– Я же уже извинилась! – Оксана повысила тон, оборачиваясь к Анне.
– А мне что? – отозвалась та и почувствовала комок горечи в горле. Этот ужасный привкус мог заглушить только никотин. Захотелось курить. – Убирай стекло и сама убирайся! Мне еще дежурить всю ночь! Никакого отдыха.
– А что вы раскомандовались вдруг? – прошипела медсестра. – Вы забыли, что вы тоже медицинская сестра, а не врач, как когда-то давно?!
Анна с нескрываемым отвращением посмотрела на нее, а та уже бросила осколки обратно на пол и поднялась на ноги.
– Оксана, что ты себе позволяешь?
– Это вы что себе позволяете? Мало того, что пьете постоянно на рабочем месте, так еще и работу свою не выполняете! Абрамову из третьей палаты раствор внутривенно нужно было ввести еще час назад. Это должны были сделать вы, а заниматься приходится мне! Почему?

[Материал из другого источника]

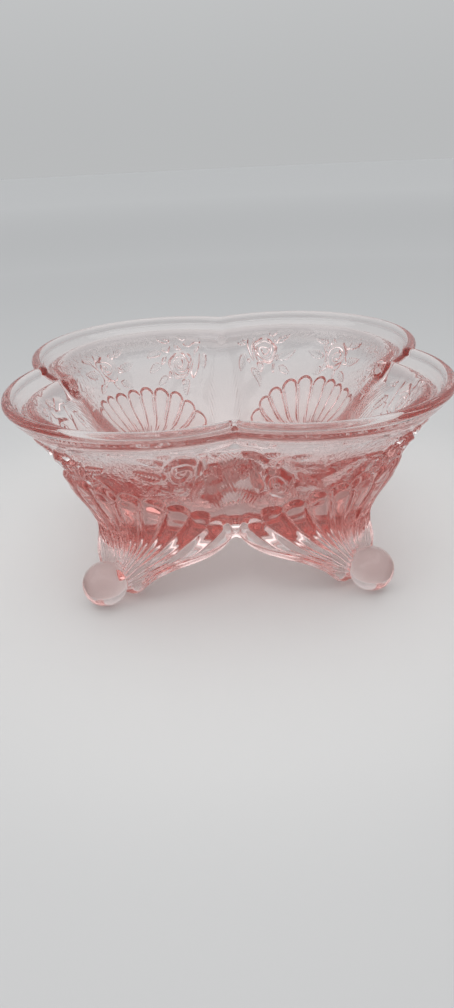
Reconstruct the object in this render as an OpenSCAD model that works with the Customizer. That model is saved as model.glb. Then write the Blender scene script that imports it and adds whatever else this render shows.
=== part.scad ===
// Footed four-lobed glass candy dish: flared lip with a lid ledge, deep bowl,
// four fan-shell legs that end in ball toes, and rose sprays in low relief.
// Units are millimetres. The dish stands on z = 0, centred on the Z axis.
// The lobes lie on the diagonals and the notches between them face X and Y.

/* [Plan] */
// Distance of each lobe's centre from the X and Y axes
lobe_c = 26; // [24:0.5:27]
// Radius of a lobe, measured to the middle of the lip
lobe_r = 54.4; // [53:0.2:57]
// Rounding of the notch between two lobes, in degrees of plan angle
notch_round = 3.2; // [1.5:0.1:5]

/* [Heights] */
// Height of the lip above the table
total_h = 80.5; // [79:0.5:84]
// Height at which the rim collar joins the bowl wall
collar_z = 70; // [69:0.5:71]
// Height of the inside floor
floor_z = 26.5; // [25:0.5:27]
// Height of the lowest point of the bowl's underside
under_z = 18.5; // [18:0.5:20]

/* [Rim] */
// Thickness of the rounded lip
lip_t = 4; // [3:0.2:5]
// Height of the lid ledge's outer edge
ledge_hi_z = 76.4; // [75:0.2:77]
// Height of the lid ledge's inner edge
ledge_lo_z = 72.5; // [71.5:0.1:73]
// Inside radius of a lobe where the ledge meets the wall
wall_top_r = 42; // [41:0.2:43]

/* [Legs] */
// Flutes on each shell fan
flutes = 15; // [9:2:17]
// How far the flutes stand out of the shell
flute_h = 1.3; // [0.6:0.1:1.8]
// Height of the fan's top on the diagonal
fan_top_z = 51; // [48:0.5:53]
// Thickness of the shell at the ankle
shell_t = 8; // [6:0.5:9]

/* [Ball toes] */
// Radius of a ball toe
toe_r = 8.65; // [8:0.05:9]
// Distance of each toe's centre from the X and Y axes
toe_c = 51.2; // [50:0.2:53]
// Radius of the flat that the toe stands on
toe_flat_r = 1.85; // [1:0.05:2.5]

/* [Roses] */
// Outer radius of one rose
rose_r = 5.8; // [4:0.2:6]
// Height of the rose relief
rose_h = 1.1; // [0.8:0.1:1.5]

/* [Hidden] */
glass = [0.93, 0.70, 0.68, 0.75];
glass_deep = [0.88, 0.55, 0.53, 0.8];
lobe_d = lobe_c * sqrt(2);          // lobe centre to dish axis
gap = 0.04;                         // clearance between touching faces
plan_n = 104;                       // plan points round the dish
fan_a = 118;                        // half angle of a shell at its top corners
ankle_a = 19;                       // half angle of a shell at its foot
foot_z = 2.2;                       // height of the shell's lowest edge
foot_face = 29;                     // flat on the ankle that a toe is fused to
fan_n = flutes * 5;                 // columns across a shell
fan_m = 9;                          // rows up a shell
toe_z = sqrt(toe_r * toe_r - toe_flat_r * toe_flat_r);

// Distance from the dish axis to the four-lobed outline of radius r at plan angle th
function outline(r, th, nr) =
    let (m = ((th % 90) + 90) % 90,
         near = 45 - abs(m - 45),
         soft = sqrt(near * near + nr * nr),
         t = max(0, 45 - soft))
    lobe_d * cos(t) + sqrt(max(0.01, r * r - lobe_d * lobe_d * sin(t) * sin(t)));

// One level of a wall: r is the lobe radius, k shrinks the whole outline, nr rounds the notches
function ring(r, k, z, nr = notch_round) =
    [for (i = [0:plan_n - 1]) let (th = 360 * i / plan_n, p = outline(r, th, nr) * k)
        [p * cos(th), p * sin(th), z]];

// Profiles as [lobe radius, shrink, height], from the bottom up
bowl_out = [[28.2, 0.30, under_z], [28.2, 0.55, under_z + 0.5], [28.2, 0.72, under_z + 2.5],
            [28.4, 0.86, 25], [28.6, 0.945, 30], [29.2, 0.985, 34.5], [31.6, 1, 40],
            [33.6, 1, 44], [37.3, 1, 52], [39.6, 1, 56], [41.6, 1, 60], [45.6, 1, 66],
            [49.6, 1, collar_z]];
// The inside leans more than the outside, so the base of the bowl is thick
bowl_in = [[41.2, 1, collar_z, 3.2], [39.1, 1, 66, 3.6], [35.9, 1, 60, 4.2], [33, 1, 55, 4.6],
           [30.3, 1, 50.5, 5], [29.8, 0.972, 47.2, 5.2], [29.4, 0.923, 43.6, 5.4], [29.4, 0.854, 40, 5.6],
           [29.4, 0.769, 36.5, 6], [29.4, 0.671, 33.4, 7], [29.4, 0.561, 30.8, 8],
           [29.4, 0.443, floor_z + 2.4, 9], [29.4, 0.32, floor_z + 1.1, 10], [29.4, 0.193, floor_z + 0.3, 11]];
lip_r = lip_t / 2;
rim_loop = concat(
    [[49.6, 1, collar_z], [53.2, 1, 74]],
    [for (a = [-40:20:200]) [lobe_r + lip_r * cos(a), 1, total_h - lip_r + lip_r * sin(a)]],
    [[47.2, 1, ledge_hi_z], [wall_top_r + 1.6, 1, ledge_lo_z + 0.9], [wall_top_r, 1, ledge_lo_z],
     [41.2, 1, collar_z]]);

// Linear look-up of y at x in a table of [x, y] with rising x
function look(x, t, i = 0) =
    x <= t[0][0] ? t[0][1] :
    i >= len(t) - 1 ? t[len(t) - 1][1] :
    x <= t[i + 1][0] ? t[i][1] + (t[i + 1][1] - t[i][1]) * (x - t[i][0]) / (t[i + 1][0] - t[i][0]) :
    look(x, t, i + 1);

bowl_r_t = [for (p = bowl_out) [p[2], p[0]]];
bowl_k_t = [for (p = bowl_out) [p[2], p[1]]];
// Outside radius of the shell by height
shell_r_t = [[1.5, 28.6], [3, 30.2], [14.2, 30.2], [17.5, 27.8], [20, 26.9], [24, 26.6], [28, 27.6],
             [32, 29.7], [36, 31.8], [40, 33.8], [44, 35.9], [48, 37.7], [52, 39.6]];
// Drop of the fan's top edge by angle from the lobe's diagonal
fan_top_t = [[0, 0], [12.5, -0.4], [25, -1.4], [37.5, -3.4], [50, -6.4], [62.5, -10.6],
             [76, -16], [92, -23.5], [108, -28.5], [118, -30.6]];

// Radius of the bowl's outside seen from a lobe centre, at angle a and height z
function bowl_from_lobe(a, z) =
    let (r = look(z, bowl_r_t), k = look(z, bowl_k_t), e = (1 - k) * lobe_d, q = k * r)
    z < under_z + 0.6 ? 0 :
    -e * cos(a) + sqrt(max(0, q * q - e * e * sin(a) * sin(a)));

// Point of a shell: u runs across the fan from -1 to 1, s runs from the foot to the fan's top
function shell_point(u, s, out) =
    let (top_a = fan_a * u, w = abs(cos(90 * flutes * u)),
         top = fan_top_z + look(abs(top_a), fan_top_t) - 1.3 * (1 - w),
         bend = 1 - 0.66 * pow(abs(u), 1.6),
         a = ankle_a * u + (top_a - ankle_a * u) * s,
         z = foot_z + (top - foot_z) * pow(s, bend),
         dome = sqrt(max(0, sin(min(1, (1 - s) * 9) * 90))),
         rib = flute_h * (0.3 + 0.7 * w) * dome * min(1, 0.25 + s * 2),
         flat_r = z < 16.5 ? (foot_face - gap / 2) / cos(a) : 99,
         ro = min(look(z, shell_r_t) - flute_h + rib, flat_r),
         ri = max(bowl_from_lobe(a, z) + gap + 0.03, ro - shell_t),
         r = out ? max(ro, ri + 0.6) : ri)
    [lobe_c + r * cos(45 + a), lobe_c + r * sin(45 + a), z];

// Skin of m rows that are closed loops of n points, closed over the ends or onto itself
function loop_faces(n, m, wrap) = concat(
    [for (j = [0:m - 2], i = [0:n - 1]) [j * n + i, (j + 1) * n + i, (j + 1) * n + (i + 1) % n]],
    [for (j = [0:m - 2], i = [0:n - 1]) [j * n + i, (j + 1) * n + (i + 1) % n, j * n + (i + 1) % n]],
    wrap ? concat(
        [for (i = [0:n - 1]) [(m - 1) * n + i, i, (i + 1) % n]],
        [for (i = [0:n - 1]) [(m - 1) * n + i, (i + 1) % n, (m - 1) * n + (i + 1) % n]]) :
        [[for (i = [0:n - 1]) i], [for (i = [0:n - 1]) m * n - 1 - i]]);
// Two triangles of a four-cornered patch
function patch(a, b, c, d) = [[a, b, c], [a, c, d]];
// Skin of a plate: p columns by q rows outside, then the same inside
function plate_faces(p, q) = let (h = p * q) [
    for (i = [0:p - 2], j = [0:q - 2]) let (a = i * q + j)
        each concat(patch(a, a + 1, a + q + 1, a + q), patch(h + a, h + a + q, h + a + q + 1, h + a + 1)),
    for (j = [0:q - 2]) let (e = (p - 1) * q + j)
        each concat(patch(j, h + j, h + j + 1, j + 1), patch(e, e + 1, h + e + 1, h + e)),
    for (i = [0:p - 2]) let (b = i * q, t = i * q + q - 1)
        each concat(patch(b, b + q, h + b + q, h + b), patch(t, h + t, h + t + q, t + q))];

// Four-lobed bowl wall with its rounded floor
module bowl() color(glass)
    let (levels = concat(bowl_out, bowl_in))
    polyhedron([for (p = levels) each ring(p[0], p[1], p[2], len(p) > 3 ? p[3] : notch_round)],
               loop_faces(plan_n, len(levels), false), convexity = 6);

// Rounded lip, flared collar and the sloping ledge that a lid would sit on
module rim_collar() color(glass_deep)
    polyhedron([for (p = rim_loop) each ring(p[0], p[1], p[2])],
               loop_faces(plan_n, len(rim_loop), true), convexity = 6);

// One shell fan that runs down into the leg, drawn for the +X +Y lobe
module shell_leg() color(glass_deep)
    let (cols = fan_n + 1, rows = fan_m + 1)
    polyhedron([for (out = [true, false], i = [0:cols - 1], j = [0:rows - 1])
                    shell_point(-1 + 2 * i / fan_n, j < rows - 2 ? j / (fan_m + 1) : j == rows - 2 ? 0.94 : 1, out)],
               plate_faces(cols, rows), convexity = 8);

// Shells of the other three lobes are the same piece turned or mirrored
module at_lobe(sx, sy) mirror([sx < 0 ? 1 : 0, 0, 0]) mirror([0, sy < 0 ? 1 : 0, 0]) children();

// Solid ball with a small flat to stand on, cut where it meets the ankle
module ball_toe() color(glass)
    translate([toe_c, toe_c, 0]) difference() {
        translate([0, 0, toe_z]) sphere(r = toe_r, $fn = 64);
        translate([0, 0, -5]) cylinder(r = toe_r, h = 5, $fn = 64);
        rotate([0, 0, 45]) translate([lobe_d + foot_face + gap / 2 - toe_c * sqrt(2) - 20, -20, -1])
            cube([20, 40, 40]);
    }

// One open rose: a dished disc with two petal rings and a bud
module rose() {
    cylinder(r = rose_r, h = rose_h * 0.45, $fn = 40);
    rotate_extrude($fn = 40) translate([rose_r * 0.78, rose_h * 0.4]) circle(r = rose_h * 0.5, $fn = 16);
    rotate_extrude($fn = 40) translate([rose_r * 0.45, rose_h * 0.45]) circle(r = rose_h * 0.5, $fn = 16);
    cylinder(r = rose_r * 0.2, h = rose_h, $fn = 24);
}

// Pointed leaf, flat on its back
module leaf(len) intersection() {
    translate([0, len * 0.42, 0]) cylinder(r = len * 0.75, h = rose_h * 0.5, $fn = 48);
    translate([0, -len * 0.42, 0]) cylinder(r = len * 0.75, h = rose_h * 0.5, $fn = 48);
}

// Places a flat-backed ornament on the outside of the wall of the +X +Y lobe
module on_wall(a, z, turn, reach)
    let (r = look(z, bowl_r_t), slope = (look(z + 1, bowl_r_t) - look(z - 1, bowl_r_t)) / 2,
         tilt = atan(slope))
    translate([lobe_c, lobe_c, 0]) rotate([0, 0, 45 + a]) translate([r + gap + reach, 0, z])
        rotate([0, 90 + tilt, 0]) rotate([0, 0, turn]) children();

// Three roses with leaves between them, on one lobe
module rose_spray() color(glass_deep) {
    on_wall(-58, 56.4, 0, 0.2) rose();
    on_wall(0.5, 61.4, 0, 0.2) rose();
    on_wall(53.5, 62, 0, 0.2) rose();
    on_wall(-30, 60.5, 68, 0.2) leaf(5.6);
    on_wall(26.5, 61.5, 112, 0.2) leaf(5.6);
}

bowl();
rim_collar();
at_lobe(-1, -1) shell_leg();  // shell_leg_front_left
at_lobe(1, -1) shell_leg();  // shell_leg_front_right
at_lobe(-1, 1) shell_leg();  // shell_leg_back_left
at_lobe(1, 1) shell_leg();  // shell_leg_back_right
at_lobe(-1, -1) ball_toe();  // ball_toe_front_left
at_lobe(1, -1) ball_toe();  // ball_toe_front_right
at_lobe(-1, 1) ball_toe();  // ball_toe_back_left
at_lobe(1, 1) ball_toe();  // ball_toe_back_right
rotate([0, 0, 180]) rose_spray();  // rose_spray_front_left
rotate([0, 0, -90]) rose_spray();  // rose_spray_front_right
rotate([0, 0, 90]) rose_spray();  // rose_spray_back_left
rose_spray();  // rose_spray_back_right
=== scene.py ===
import math
import bmesh
import bpy
import numpy as np
from mathutils import Matrix, Vector


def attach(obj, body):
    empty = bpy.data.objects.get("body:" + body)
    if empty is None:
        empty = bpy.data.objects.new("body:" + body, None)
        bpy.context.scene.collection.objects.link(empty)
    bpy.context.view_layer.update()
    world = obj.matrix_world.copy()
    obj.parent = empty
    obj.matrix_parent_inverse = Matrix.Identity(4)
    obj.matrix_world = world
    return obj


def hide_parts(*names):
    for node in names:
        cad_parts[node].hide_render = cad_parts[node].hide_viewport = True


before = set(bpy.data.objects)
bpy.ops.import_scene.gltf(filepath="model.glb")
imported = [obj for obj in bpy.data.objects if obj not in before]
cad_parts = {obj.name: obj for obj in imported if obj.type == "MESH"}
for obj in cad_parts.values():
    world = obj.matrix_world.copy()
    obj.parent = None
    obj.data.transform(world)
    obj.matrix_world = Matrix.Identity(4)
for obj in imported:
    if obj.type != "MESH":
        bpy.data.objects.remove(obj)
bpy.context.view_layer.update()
MM = 0.001

# ---------------------------------------------------------------- plan of the dish, in millimetres
C = 26.06                      # lobe centre from the X and Y axes
DG = C * math.sqrt(2.0)
NQ = 176      # columns in half a lobe
ROWS = 210   # rows from the foot edge to the collar
TOE = (51.2, 8.65, 8.65)       # toe centre from the axes, its height, its radius
LIP_R, LIP_T, TOP = 54.4, 2.05, 80.5
EDGE = 1.5                     # rounding of the foot and arch edge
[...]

– Замолчи! – Анну затрясло, она сжала кулаки и прошептала сквозь зубы: – Да ты мне в дочери годишься, не смей так со мной разговаривать!

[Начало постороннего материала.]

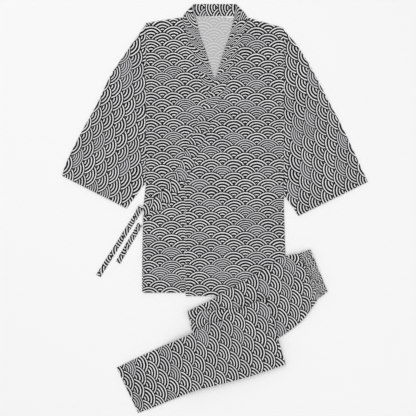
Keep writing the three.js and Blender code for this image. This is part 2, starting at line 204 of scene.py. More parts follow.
def lift(outline, flat, fall, x, y):
    """How much of a lower layer's thickness a layer still has: 1 on it, easing to 0 past its edge."""
    return 1 - smoothstep(outside(outline, x, y), flat, flat + fall)


def creases(table, x, y):
    """The sum of soft ridges: each is a bell curve across its line, and eases away at both ends."""
    total = np.zeros(np.shape(x))
    for (ax, ay), (bx, by), width, height in table:
        length = np.hypot(bx - ax, by - ay)
        along = ((x - ax) * (bx - ax) + (y - ay) * (by - ay)) / length**2
        bend = 0.05 * length * np.sin(np.pi * along * 1.3)
        across = ((x - ax) * (by - ay) - (y - ay) * (bx - ax)) / length + bend
        fade = smoothstep(along, -0.1, 0.35) * (1 - smoothstep(along, 0.6, 1.1))
        total += height * np.exp(-((across / width) ** 2)) * fade
    return total


def ripple(x, y):
    """The low unevenness of cloth that lies by itself: two bent sine waves, 0 to about 0.5 mm."""
    wave = np.sin(x / 41 + 1.7 * np.sin(y / 73)) + np.sin(y / 53 - 1.3 * np.sin(x / 61))
    return 0.12 * (wave + 2)


UNDER_OUTLINE = [(-x, y) for x, y in COLLAR_FREE] + [(212, -260), (-218, -260), (-207, 550)]
JACKET_OUTLINE = [(-206, 550), (205, 541), (212, -262), (-218, -262)]
FIRST_OUTLINE = [WAIST_TOP[0]] + FIRST_OUT + FIRST_INNER[::-1] + [WAIST_TOP[1]]
SECOND_OUTLINE = SECOND_OUT + SECOND_INNER[::-1]
THIRD_OUTLINE = THIRD_OUT + THIRD_INNER[::-1]


def clear_of_trousers(x, y):
    """0 under the trousers, where they press the jacket flat, and 1 well away from them."""
    return smoothstep(outside(FIRST_OUTLINE, x, y), 0, 45)


def body_swell(x, y):
    """The jacket's creases and ripple, which fade to nothing under the trousers."""
    return (creases(BODY_CREASES, x, y) + ripple(x, y)) * clear_of_trousers(x, y)


def nape_drop(y):
    """How far the collar comes down towards the surface behind the neck."""
    return 1.4 * smoothstep(y, 578, 612)


def under_height(x, y):
    """The level under the right front: one layer up, with half of the swell."""
    return UNDER_LEVEL + 0.5 * body_swell(x, y) - nape_drop(y)


def over_height(x, y):
    """The level under the left front: raised by the right front wherever that lies below it."""
    stack = UNDER_STACK * lift(UNDER_OUTLINE, 38, 70, x, y)
    return UNDER_LEVEL + stack + body_swell(x, y) - nape_drop(y)


def first_base(x, y):
    """What the lowest run of the trousers lies on: the jacket, or the floor beside it."""
    return JACKET_STACK * lift(JACKET_OUTLINE, 34, 80, x, y)


def second_base(x, y):
    """What the middle run lies on: the first one's base, and the first run where there is one."""
    return first_base(x, y) + RUN_STACK * lift(FIRST_OUTLINE, 32, 90, x, y)


def third_base(x, y):
    """What the top run lies on: the second one's base, and the second run where there is one."""
    return second_base(x, y) + RUN_STACK * lift(SECOND_OUTLINE, 32, 90, x, y)


def waist_share(x, y):
    """The distance from the waist seam, and the place along it."""
    (ax, ay), (bx, by) = WAIST_SEAM
    length = np.hypot(bx - ax, by - ay)
    away = ((y - ay) * (bx - ax) - (x - ax) * (by - ay)) / length
    along = ((x - ax) * (bx - ax) + (y - ay) * (by - ay)) / length
    return -away, along


def gathers(along, away=0.0):
    """Uneven gathers of an elastic waist: waves of changing length that lean a little."""
    lean = along + 0.07 * away
    return 0.5 + 0.3 * np.sin(lean / 1.45 + 1.6 * np.sin(lean / 9)) + 0.2 * np.sin(lean / 2.3 + 1.1)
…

– Знаю я про вашу дочь, тоже мне мать нашлась! – Оксана нагло хмыкнула. – Брошенный никому не нужный подросток. Она у вас и пьет и курит, шастает по ночам. Конечно, есть с кого пример брать!
– Заткнись!
– А то что? Пожалуетесь на меня заведующему отделением? Да, пожалуйста! А может я вообще, первая это сделаю! – Оксана вылетела из комнаты, громко хлопнув дверью.
Анна, поддалась порыву, бросилась следом, но остановившись посреди темного коридора, облокотилась о стену и медленно сползла на пол. Хотелось рыдать, но слез не было. Она закрыла глаза, а в ушах вдруг треск ламп сменился голосом дочери:
– Мам, до первого сентября месяц остался…К учебе будем готовиться?

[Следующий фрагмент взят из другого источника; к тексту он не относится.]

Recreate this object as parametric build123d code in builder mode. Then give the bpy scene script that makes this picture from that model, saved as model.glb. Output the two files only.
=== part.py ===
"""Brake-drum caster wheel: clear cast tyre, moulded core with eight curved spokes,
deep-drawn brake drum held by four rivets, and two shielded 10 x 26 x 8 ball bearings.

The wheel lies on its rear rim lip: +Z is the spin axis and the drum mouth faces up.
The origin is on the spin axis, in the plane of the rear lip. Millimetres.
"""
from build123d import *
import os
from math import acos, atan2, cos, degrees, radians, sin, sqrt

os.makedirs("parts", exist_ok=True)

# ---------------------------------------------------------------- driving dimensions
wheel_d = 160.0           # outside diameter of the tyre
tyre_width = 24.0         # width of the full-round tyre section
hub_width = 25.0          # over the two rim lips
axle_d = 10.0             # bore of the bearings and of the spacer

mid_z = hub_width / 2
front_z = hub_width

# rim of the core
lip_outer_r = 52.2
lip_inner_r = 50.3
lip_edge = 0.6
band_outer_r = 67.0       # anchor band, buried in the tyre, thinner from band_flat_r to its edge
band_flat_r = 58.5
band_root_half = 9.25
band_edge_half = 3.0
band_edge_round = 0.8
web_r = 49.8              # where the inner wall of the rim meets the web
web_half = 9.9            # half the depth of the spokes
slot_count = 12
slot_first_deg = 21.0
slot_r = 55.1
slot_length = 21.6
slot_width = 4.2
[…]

Анна открыла глаза: пред глазами круги, темный и без того коридор погрузился во тьму.
– Будем, дочка, будем, – тихо прошептала она, вспоминая утренний разговор с дочерью…
…Анна вошла на кухню, поправляя на голове бигуди, муж и дочь уже сидели за столом.
– Чего ты так рано встала? – спросила она у дочери, присаживаясь за стол.
– Чай налить? – вместо ответа спросила Маша и уже потянулась к чайнику.
На кухне прибрано, но она точно помнила – ночью весь стол был заставлен грязной посудой. Анна обернулась и, как и предполагала у двери увидела несколько мусорных пакетов, забитых до верха. Дочь прибралась.
– Ты вчера во сколько пришла?
– В полночь. – Ответила Маша, поставив перед матерью кружку с чаем.
– Ясно. – Анна сделала глоток, задумалась, опустив голову.
Маша взяла с тарелки печенье, поскребла тонким пальцем край слегка облупившегося блюдца, сказала:
– Треснутую посуду нельзя держать в доме.
– А то что? – мать усмехнулась, вырванная из размышлений.
Маша пожала плечами:
– Жизнь будет с трещиной.
– Она и так с трещинами. – Сказал отец, перелистывая газету. – Вон, что в мире творится!
Грубоватый от многолетнего курения смех матери заполнил пространство. Маша улыбнулась, окидывая взглядом мать: еще не старая, но от былой красоты мало чего осталось. А с фотографий, висевших на стене коридора – мать смотрела на нее молодой и красивой, блондинкой с большими зелеными глазами и курносым носом. Да и сейчас глаза матери были все такими же зелеными, но не яркими, как сочная молодая зелень, а тусклыми, как осенние листья, с темными припухшими кругами, почему-то никогда не исчезающими, даже в те редкие, теперь уже, дни, когда мать не пила.
– Скоро сентябрь. – Сказала Маша. – Надо бы к училищу подготовиться.
– Да, кстати, – вновь подал голос отец и посмотрел на время, дрожащими с похмелья руками отложил газету на край стола. – Мне на работу пора. До вечера.